[BEGIN Data shown]
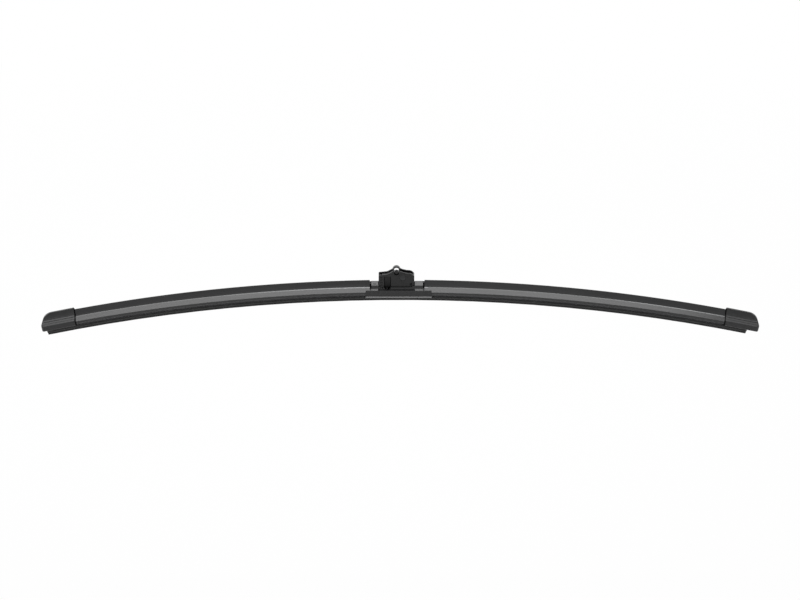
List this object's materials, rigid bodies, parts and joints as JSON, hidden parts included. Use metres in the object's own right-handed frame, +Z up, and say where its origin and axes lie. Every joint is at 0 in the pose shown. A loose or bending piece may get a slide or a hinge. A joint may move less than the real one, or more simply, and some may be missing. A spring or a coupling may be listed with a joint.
{
  "type": "wiper blade",
  "caption": "Bowed flat windscreen wiper blade with air spoiler, end caps, covered base and a rocking adapter with an eye for a side-pin arm.",
  "frame": {"origin": "middle of the adapter's eye, on the axis of the arm's pin", "axes": "+X along the blade to the right as seen from the front, +Y to the rear along the arm's pin, +Z up, away from the glass"},
  "size_m": [0.6455, 0.0178, 0.0665],
  "materials": {
    "wiper_rubber": "matt black rubber",
    "spring_steel": "dull spring steel",
    "spoiler_plastic": "satin black extruded plastic",
    "cap_plastic": "finely grained black plastic",
    "coated_steel": "black coated steel",
    "cover_plastic": "satin black plastic",
    "pin_steel": "blackened steel",
    "adapter_plastic": "satin black plastic"
  },
  "bodies": {
    "adapter": {"adapter": "adapter_plastic"},
    "blade": {"wiper_rubber": "wiper_rubber", "spring_rail_front": "spring_steel", "spring_rail_rear": "spring_steel", "spoiler_left": "spoiler_plastic", "spoiler_right": "spoiler_plastic", "end_cap_left": "cap_plastic", "end_cap_right": "cap_plastic", "base_bracket": "coated_steel", "base_cover": "cover_plastic", "pivot_pin": "pin_steel"}
  },
  "joints": [
    {"name": "blade_rock", "type": "hinge", "parent": "adapter", "child": "blade", "pos_m": [0.0056, 0, -0.0064], "axis": [0, 1, 0], "range_deg": [-10, 10]}
  ]
}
[END Data shown]
Keep only the lines that hold the string "joints", and copy them out.

Solution to this exercise:
List this object's materials, rigid bodies, parts and joints as JSON, hidden parts included. Use metres in the object's own right-handed frame, +Z up, and say where its origin and axes lie. Every joint is at 0 in the pose shown. A loose or bending piece may get a slide or a hinge. A joint may move less than the real one, or more simply, and some may be missing. A spring or a coupling may be listed with a joint.
  "joints": [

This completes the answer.